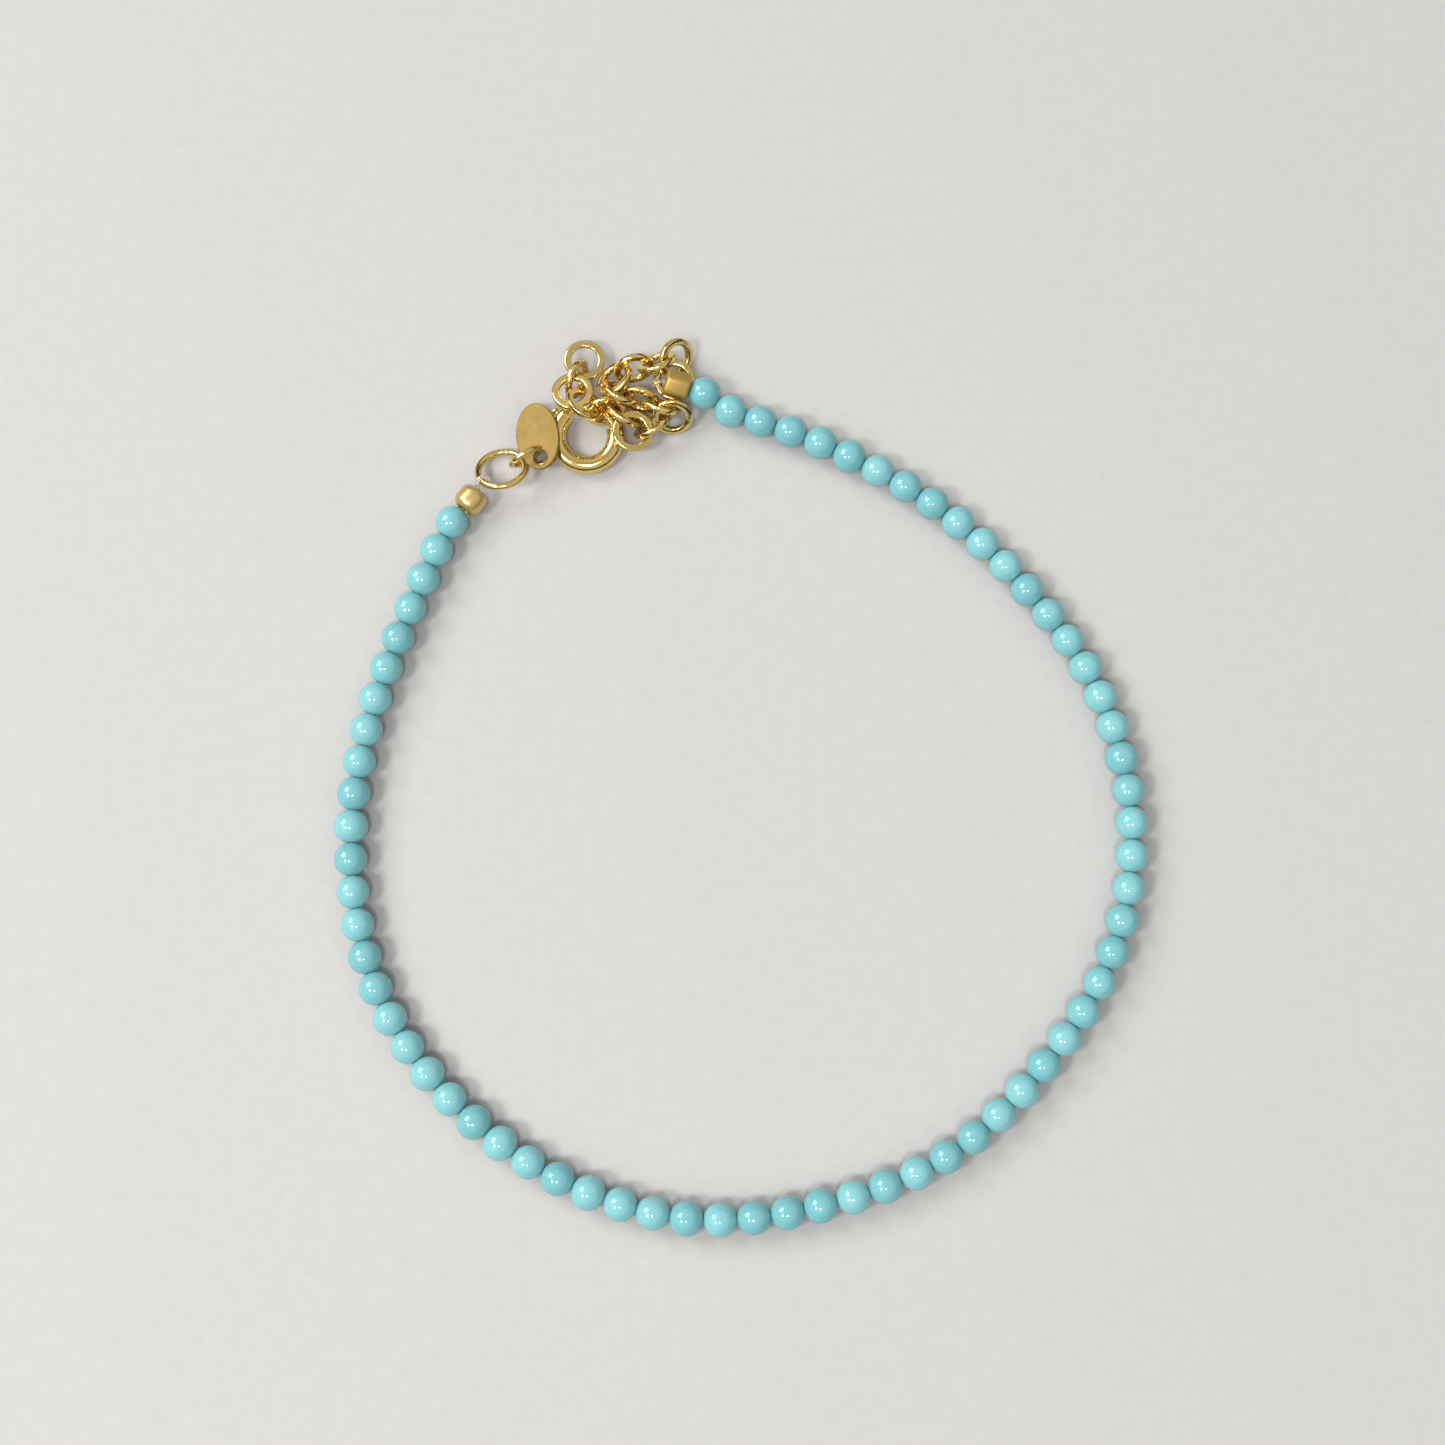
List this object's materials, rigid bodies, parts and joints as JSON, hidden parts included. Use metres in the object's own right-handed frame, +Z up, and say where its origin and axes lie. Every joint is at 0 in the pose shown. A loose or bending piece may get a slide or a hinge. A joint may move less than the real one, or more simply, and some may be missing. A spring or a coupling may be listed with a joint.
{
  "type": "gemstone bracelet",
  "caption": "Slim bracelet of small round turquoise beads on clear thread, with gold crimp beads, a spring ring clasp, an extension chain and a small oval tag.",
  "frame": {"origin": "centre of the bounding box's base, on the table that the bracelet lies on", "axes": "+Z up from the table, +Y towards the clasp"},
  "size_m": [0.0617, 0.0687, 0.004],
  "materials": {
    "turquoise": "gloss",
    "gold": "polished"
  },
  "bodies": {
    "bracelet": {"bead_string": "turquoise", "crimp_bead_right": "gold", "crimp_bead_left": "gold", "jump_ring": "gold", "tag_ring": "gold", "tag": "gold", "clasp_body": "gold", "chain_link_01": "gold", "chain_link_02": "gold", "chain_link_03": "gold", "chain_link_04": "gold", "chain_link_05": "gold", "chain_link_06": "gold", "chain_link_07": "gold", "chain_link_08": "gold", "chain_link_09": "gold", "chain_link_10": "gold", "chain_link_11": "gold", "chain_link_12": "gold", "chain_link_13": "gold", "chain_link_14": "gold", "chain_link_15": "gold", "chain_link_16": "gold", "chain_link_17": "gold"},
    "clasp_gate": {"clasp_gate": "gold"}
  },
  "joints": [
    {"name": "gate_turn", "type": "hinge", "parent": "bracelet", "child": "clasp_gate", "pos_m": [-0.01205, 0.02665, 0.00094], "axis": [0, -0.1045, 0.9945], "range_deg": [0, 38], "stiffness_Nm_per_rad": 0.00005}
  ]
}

What needs to be done ▸ Restate the whole listing exactly.

Answer below ▸
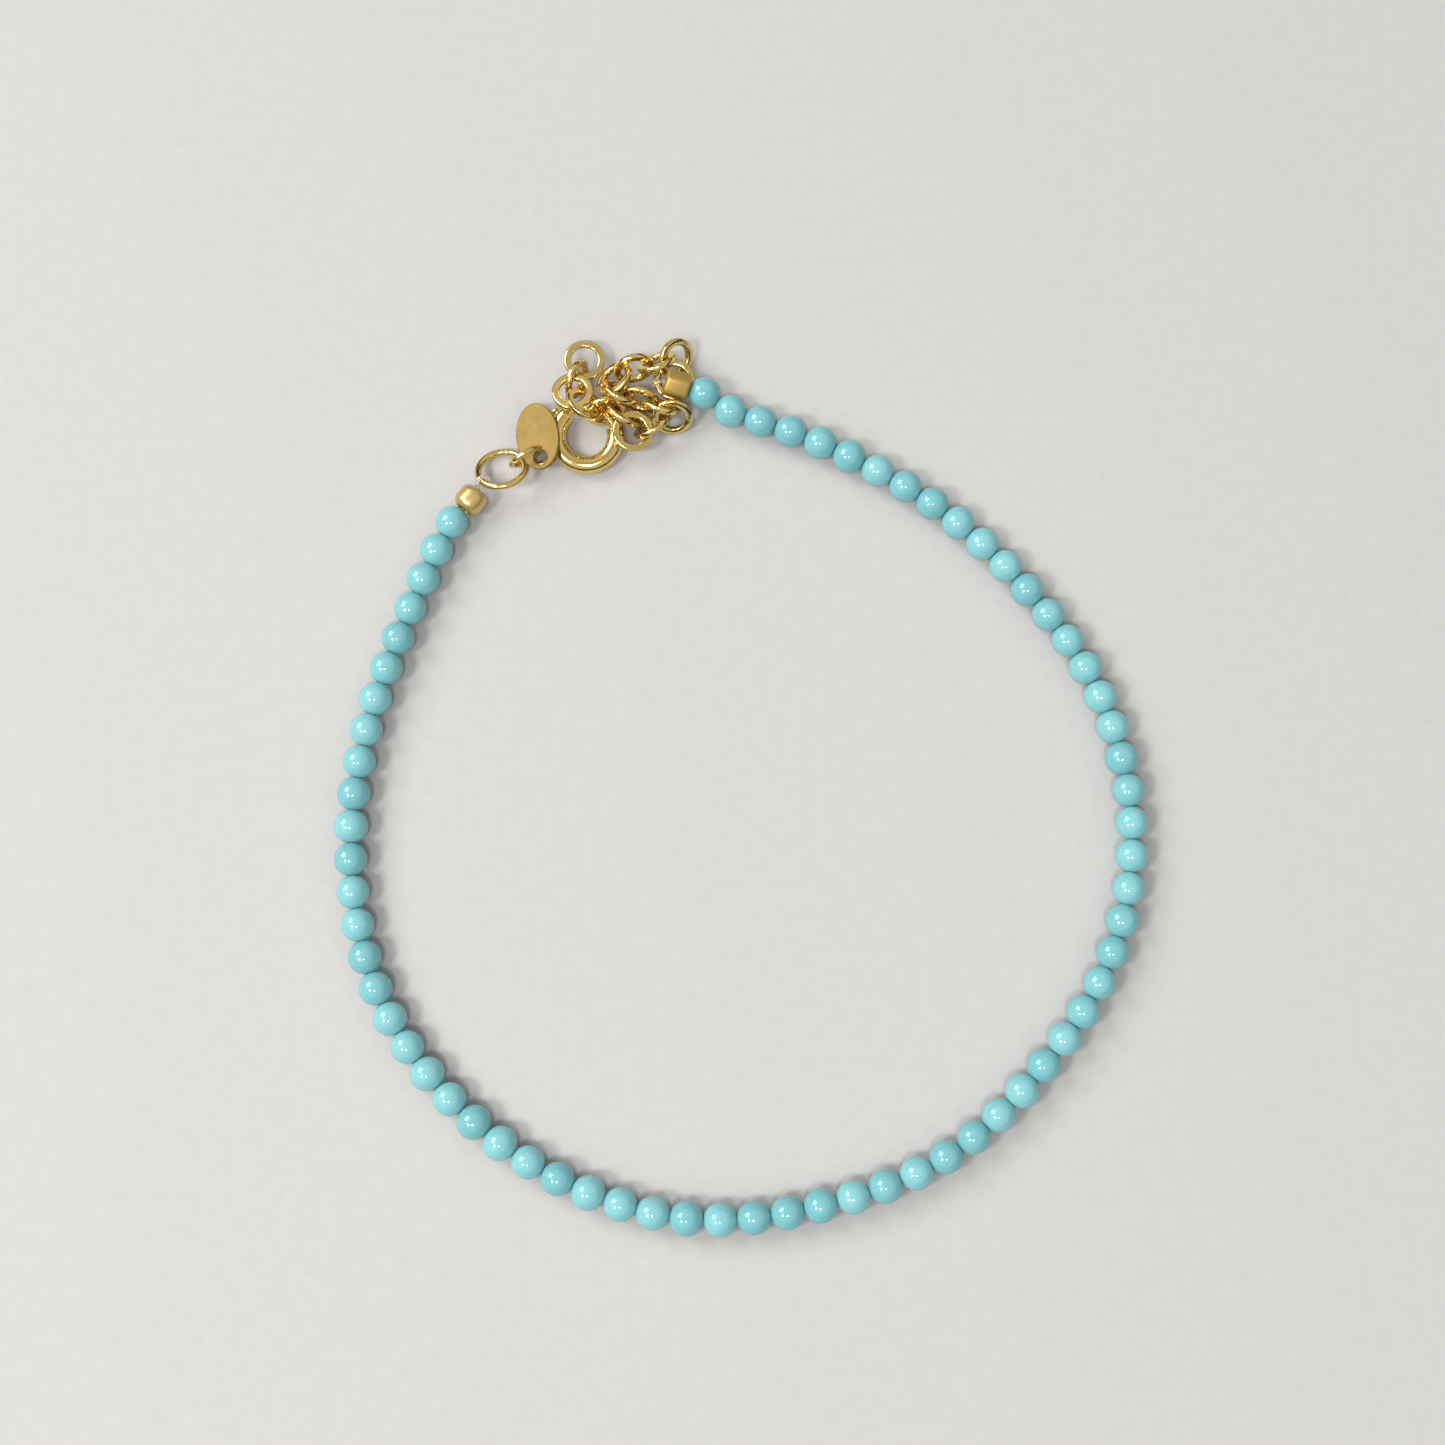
List this object's materials, rigid bodies, parts and joints as JSON, hidden parts included. Use metres in the object's own right-handed frame, +Z up, and say where its origin and axes lie. Every joint is at 0 in the pose shown. A loose or bending piece may get a slide or a hinge. A joint may move less than the real one, or more simply, and some may be missing. A spring or a coupling may be listed with a joint.
{
  "type": "gemstone bracelet",
  "caption": "Slim bracelet of small round turquoise beads on clear thread, with gold crimp beads, a spring ring clasp, an extension chain and a small oval tag.",
  "frame": {"origin": "centre of the bounding box's base, on the table that the bracelet lies on", "axes": "+Z up from the table, +Y towards the clasp"},
  "size_m": [0.0617, 0.0687, 0.004],
  "materials": {
    "turquoise": "gloss",
    "gold": "polished"
  },
  "bodies": {
    "bracelet": {"bead_string": "turquoise", "crimp_bead_right": "gold", "crimp_bead_left": "gold", "jump_ring": "gold", "tag_ring": "gold", "tag": "gold", "clasp_body": "gold", "chain_link_01": "gold", "chain_link_02": "gold", "chain_link_03": "gold", "chain_link_04": "gold", "chain_link_05": "gold", "chain_link_06": "gold", "chain_link_07": "gold", "chain_link_08": "gold", "chain_link_09": "gold", "chain_link_10": "gold", "chain_link_11": "gold", "chain_link_12": "gold", "chain_link_13": "gold", "chain_link_14": "gold", "chain_link_15": "gold", "chain_link_16": "gold", "chain_link_17": "gold"},
    "clasp_gate": {"clasp_gate": "gold"}
  },
  "joints": [
    {"name": "gate_turn", "type": "hinge", "parent": "bracelet", "child": "clasp_gate", "pos_m": [-0.01205, 0.02665, 0.00094], "axis": [0, -0.1045, 0.9945], "range_deg": [0, 38], "stiffness_Nm_per_rad": 0.00005}
  ]
}